While well intentioned, Starbuck’s zeal is misplaced. The microfinance firm that they have partnered up with uses donations rather than actual sales transactions to raise money. One of the key requirements for a “sustainable” job is a profitable business. Profit cannot be calculated without a value scale, which measures a good or service versus some quantity of money; donations do not provide this. Donations represent money without the value of profit and consumer need, both of which are vital to the sustainability of a job or business. When the donations cease, so will the job or business.

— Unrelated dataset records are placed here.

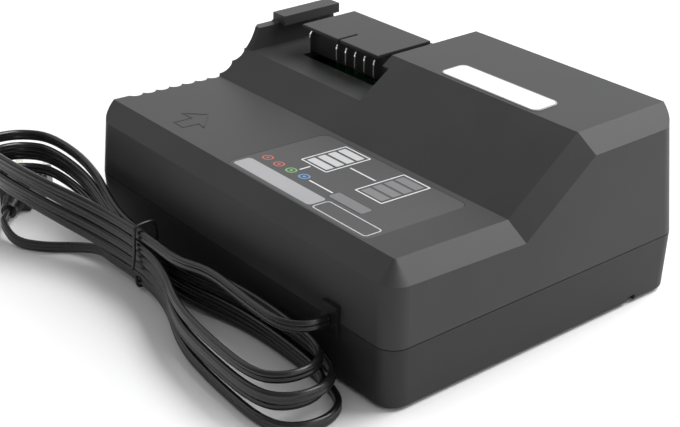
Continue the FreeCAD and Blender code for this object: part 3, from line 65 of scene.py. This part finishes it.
def place_camera():
    """The camera, level, looking at AIM from a distance."""
    data = bpy.data.cameras.new("camera")
    data.lens, data.sensor_width, data.sensor_fit = LENS, SENSOR_WIDTH, "HORIZONTAL"
    camera = bpy.data.objects.new("camera", data)
    bpy.context.collection.objects.link(camera)
    back = Vector((math.sin(AZIMUTH) * math.cos(ELEVATION),
                   -math.cos(AZIMUTH) * math.cos(ELEVATION), math.sin(ELEVATION)))
    right = Vector((math.cos(AZIMUTH), math.sin(AZIMUTH), 0))
    turn = Matrix((right, back.cross(right), back)).transposed()
    camera.matrix_world = Matrix.Translation(AIM + back * DISTANCE) @ turn.to_4x4()
    bpy.context.scene.camera = camera


place_camera()

# materials
DRIFT_FROM, DRIFT_TO = 0.3, 0.7
GLOSS_SWING = 0.05
GLOSSIEST, DULLEST = 0.02, 1.0


def new_material(name, colour, roughness, metallic=0.0):
    """A plain material, with its nodes, links and shader."""
    material = bpy.data.materials.new(name)
    material.use_nodes = True
    nodes, links = material.node_tree.nodes, material.node_tree.links
    shader = nodes["Principled BSDF"]
    shader.inputs["Base Color"].default_value = (*colour, 1)
    shader.inputs["Roughness"].default_value = roughness
    shader.inputs["Metallic"].default_value = metallic
    return material, nodes, links, shader


def noise(nodes, links, scale, detail=4.0):
    """Noise that stays fixed to the piece."""
    place = nodes.new("ShaderNodeTexCoord")
    texture = nodes.new("ShaderNodeTexNoise")
    texture.inputs["Scale"].default_value = scale
    texture.inputs["Detail"].default_value = detail
    links.new(place.outputs["Object"], texture.inputs["Vector"])
    return texture


def grained(name, colour, roughness, spread=0.12, grain=2600.0, depth=0.00003, cloud=28.0,
            metallic=0.0, strength=0.35, sheen=0.5):
    """A moulded or coated surface: fine grain in the normal, slow drift in colour and gloss."""
    material, nodes, links, shader = new_material(name, colour, roughness, metallic)
    shader.inputs["Specular IOR Level"].default_value = sheen
    slow = noise(nodes, links, cloud)
    ramp = nodes.new("ShaderNodeValToRGB")
    darker, lighter = ramp.color_ramp.elements[0], ramp.color_ramp.elements[1]
    darker.position, lighter.position = DRIFT_FROM, DRIFT_TO
    darker.color = (*[level * (1 - spread) for level in colour], 1)
    lighter.color = (*[min(1, level * (1 + spread)) for level in colour], 1)
    links.new(slow.outputs["Fac"], ramp.inputs["Fac"])
    links.new(ramp.outputs["Color"], shader.inputs["Base Color"])
    gloss = nodes.new("ShaderNodeMapRange")
    gloss.inputs["To Min"].default_value = max(GLOSSIEST, roughness - GLOSS_SWING)
    gloss.inputs["To Max"].default_value = min(DULLEST, roughness + GLOSS_SWING)
    links.new(slow.outputs["Fac"], gloss.inputs["Value"])
    links.new(gloss.outputs["Result"], shader.inputs["Roughness"])
    if depth:
        fine = noise(nodes, links, grain, 2.0)
        bump = nodes.new("ShaderNodeBump")
        bump.inputs["Strength"].default_value = strength
        bump.inputs["Distance"].default_value = depth
        links.new(fine.outputs["Fac"], bump.inputs["Height"])
        links.new(bump.outputs["Normal"], shader.inputs["Normal"])
    return material


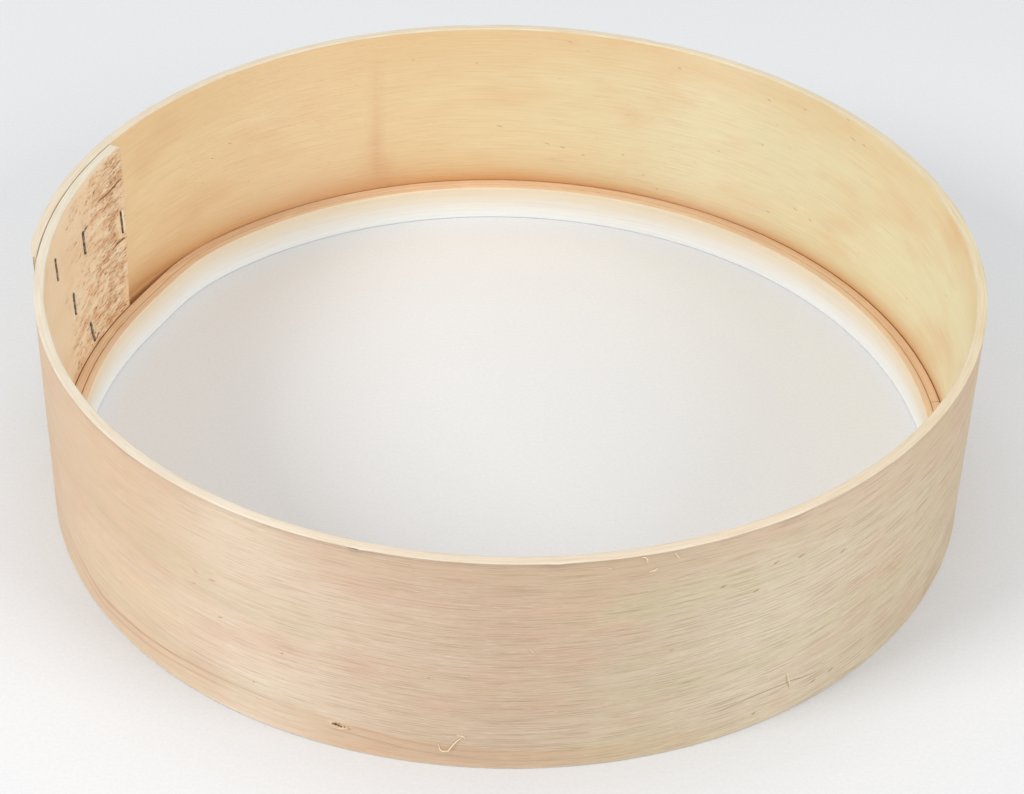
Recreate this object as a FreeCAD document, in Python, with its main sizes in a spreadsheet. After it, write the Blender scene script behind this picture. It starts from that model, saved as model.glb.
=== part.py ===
import FreeCAD, Part
import math
import os
import Sketcher

# Bentwood hoop of a kitchen steamer or sieve: one thin strip of wood bent round into a
# drum wall, lapped and stapled, with two narrower hoops sprung inside its foot as a ledge.
# The origin is the centre of the foot, +Z is up, and angles are polar angles about +Z:
# 0 is +X and 90 is +Y. Lengths are in millimetres and angles in degrees.

SIZES = [
    # drum wall
    ("outer_radius", 150.0),
    ("wall_height", 77.0),
    ("wall_thickness", 3.3),
    ("edge_softening", 0.5),
    # lap: the strip's inner end lies under its outer end, from the one angle to the other
    ("lap_gap", 0.2),
    ("inner_end_angle", 155.5),
    ("outer_end_angle", 183.6),
    ("end_corner_radius", 2.5),
    ("end_bevel_angle", 3.3),
    ("end_bevel_depth", 1.5),
    # past the lap the wall swings out to its full radius along a straighter and a tighter arc
    ("swing_straight_radius", 152.8),
    ("swing_tight_radius", 143.8),
    ("swing_end_angle", 248.0),
    # foot hoops
    ("foot_height", 13.0),
    ("foot_fit", 0.1),
    ("ledge_thickness", 3.1),
    ("liner_thickness", 2.6),
    ("foot_softening", 0.4),
    ("butt_gap", 0.3),
    ("ledge_butt_angle", 5.5),
    ("liner_butt_angle", -84.0),
    # the foot hoops leave the wall here, to bridge the step at the strip's inner end
    ("bridge_start_angle", 137.0),
    ("bridge_tight_radius", 83.0),
    ("bridge_straight_radius", 1500.0),
    # flat-wire staples
    ("crown_length", 9.0),
    ("wire_width", 0.75),
    ("wire_thickness", 0.6),
    ("leg_length", 6.0),
    ("folded_leg_length", 3.7),
    ("folded_leg_thickness", 0.42),
    ("crown_proud", 0.3),
    ("slot_clearance", 0.05),
]

# Staples of the lap: name, polar angle, height of the crown's middle, lean of the crown's
# top towards the strip's outer end, how deep the crown is sunk, and the leg that folded
# over on the wood in place of going in.
STAPLES = [
    ("lap_staple_1", 179.0, 64.2, 7.0, 0.0, None),
    ("lap_staple_2", 167.4, 55.7, 4.0, 0.0, "top"),
    ("lap_staple_3", 156.6, 47.5, 3.0, 0.35, None),
    ("lap_staple_4", 172.6, 40.0, 5.0, 0.0, None),
    ("lap_staple_5", 167.3, 19.6, 14.0, 0.0, "bottom"),
]

CENTRE = (0.0, 0.0)
UP = FreeCAD.Vector(0, 0, 1)
# how closely a length, or a direction, must agree when an edge is picked out
SAME_LENGTH = 0.001
SAME_ANGLE = 0.1

doc = FreeCAD.newDocument("bentwood_hoop")
sheet = doc.addObject("Spreadsheet::Sheet", "Sizes")
for row, (alias, value) in enumerate(SIZES, start=1):
    sheet.set("A%d" % row, alias)
    sheet.set("B%d" % row, str(value))
    sheet.setAlias("B%d" % row, alias)
doc.recompute()


def size(alias):
    """A driving dimension, read from the sheet."""
    return float(getattr(sheet, alias))


# --- plane geometry of the faces ---------------------------------------------------------

def polar(radius, angle):
    """Point of the XY plane at a radius and a polar angle."""
    return (radius * math.cos(math.radians(angle)), radius * math.sin(math.radians(angle)))


def swing(inner_radius, outer_radius, straight_radius, tight_radius):
    """Two tangent arcs between two concentric circles: their centres' distances from the
    common centre, and the angle that they span together."""
    straight_offset = straight_radius - inner_radius
    tight_offset = outer_radius - tight_radius
    centre_distance = straight_radius - tight_radius
    cosine = (centre_distance ** 2 - straight_offset ** 2 - tight_offset ** 2) / (
        2 * straight_offset * tight_offset)
    return straight_offset, tight_offset, math.degrees(math.acos(cosine))


def direction(start, end, near):
    """Polar angle of the line from one point to another, within half a turn of an angle."""
    angle = math.degrees(math.atan2(end[1] - start[1], end[0] - start[0]))
    return angle + 360 * round((near - angle) / 360)


def wall_swing():
    """Centres, start angle and joining angle of the swing past the lap."""
    outer = size("outer_radius")
    lap = outer - size("wall_thickness") - size("lap_gap")
    straight_offset, tight_offset, span = swing(
        lap, outer, size("swing_straight_radius"), size("swing_tight_radius"))
    end = size("swing_end_angle")
    start = end - span
    straight_centre = polar(-straight_offset, start)
    tight_centre = polar(tight_offset, end)
    join = direction(straight_centre, tight_centre, (start + end) / 2)
    return straight_centre, tight_centre, start, join, end


def bridge_swing():
    """Centres, joining angle and end angle of the foot hoops' bridge over the step."""
    main = size("outer_radius") - size("wall_thickness")
    lap = main - size("wall_thickness") - size("lap_gap")
    straight_offset, tight_offset, span = swing(
        lap, main, size("bridge_straight_radius"), size("bridge_tight_radius"))
    start = size("bridge_start_angle")
    end = start + span
    straight_centre = polar(-straight_offset, end)
    tight_centre = polar(tight_offset, start)
    join = direction(straight_centre, tight_centre, (start + end) / 2)
    return tight_centre, straight_centre, start, join, end


def lap_face_radius(angle):
    """Distance from the axis to the inner face of the lap at a polar angle."""
    straight_centre, _, start, _, _ = wall_swing()
    if angle <= start:
        return size("outer_radius") - 2 * size("wall_thickness") - size("lap_gap")
    return radius_on_arc(straight_centre, size("swing_straight_radius") - size("wall_thickness"), angle)


def radius_on_arc(centre, radius, angle):
    """Distance from the axis to an arc with its own centre, at a polar angle."""
    ray = polar(1.0, angle)
    along = centre[0] * ray[0] + centre[1] * ray[1]
    across_squared = centre[0] ** 2 + centre[1] ** 2 - along ** 2
    return along + math.sqrt(radius ** 2 - across_squared)


# --- sketching helpers -------------------------------------------------------------------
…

Perhaps a more interesting question enters the forum when one reads the Opportunity Finance Network’s mission statement: “Opportunity Finance Network® (OFN) is the national network of Community Development Financial Institutions (CDFIs)—private financial institutions that are 100% dedicated to delivering responsible, affordable lending to help low-income, low-wealth, and other disadvantaged people and communities join the economic mainstream.”  Two points are worth mentioning here.  First, any institution sponsored by government dollars cannot, by definition, be “private” as claimed.  Moreover, I call your attention to the last line concerning the “economic mainstream.”  The logical inference to be drawn from our discussion then becomes whether the “mainstream,” or status quo, has shifted from an economy based on profit and growth leading to job creation versus one dependent upon donations emboldened with the altruistic spirit of what our dear politicians term the “public good.”   And here lies the contradiction, for free-market job creation cannot exist in an economy based on donations and stimulus, at least not in a sustainable fashion.

While Starbucks rightfully claims the revered title of global corporation and the success inherent with that label, one has to wonder why Starbucks promotes values contradictory to those which paved its own road to success.  Examples such as these are warning signs of a society and an economy that is fundamentally at odds with itself.  For what this campaign concludes is that donations, charity, and altruism are as valuable in practical and ideological terms as profit, ingenuity, and the individual.  Yet to any entrepreneur,the backbone of American progress throughout the last century, these two sets of ideals are in direct opposition and cannot coexist.